Notwithstanding, what the war has in store for the world at large in terms of socio-economic somersaults, and a blistering geopolitical mosaic, Iran has emerged as a power-broker in the region and beyond. The flip side of the story is that an overwhelming number of Americans are not in this war. This war is there because a Knesset-sponsored establishment at the helm of affairs in the United States wants to be at the appeasing end for their compatriots and patrons in Israel.

This war is a sheer injustice to the Americans who had historically and conventionally opposed interventions in Vietnam, Afghanistan, Iraq and Venezuela.

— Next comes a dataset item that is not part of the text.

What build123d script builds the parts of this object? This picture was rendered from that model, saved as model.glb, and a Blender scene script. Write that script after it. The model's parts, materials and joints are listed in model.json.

As stated by Arundhati Roy, the celebrated Indian writer of conscience, the bombing campaign in Iran was a “continuation of the US-Israeli genocide in Gaza,” meant to serve the ulterior purposes of global domination. Roy rightly summons that “Iran is not Gaza”, as the Islamic Republic is “standing up to the imperialists…” Thus, the world today stands at the precipice of a “nuclear calamity and economic collapse” – assuring the oppressed of the Bretton Woods system of a new World Order in the offing. Tehran’s terms for a ceasefire or cessation of hostilities are on the premise of its endurance. President Masoud Pezeshkian had laid down the three inviolable dictates: acknowledging the rights of Iran as a sovereign state; payment of reparations, and assurances that Iran will never again be a victim of aggression. Those words have come from a position of strength from Tehran, negating Washington’s repeated claims that the “US has won the war, and Iran is on its knees”. Vali Nasr, a respected Iranian-American academic in the US, says that, “this is a war of who is going to bear the higher threshold of pain”. And Iranians have a case-history of enduring sanctions and wars. The Trump administration has blundered by crossing the brink, and has not only exposed its limitations as a superpower but also fallen flat before its allies in the Middle East and Europe.

A Yalta of 2026 is the need of the hour, wherein the United States must call it a day in terms of animosity with the Islamic Republic.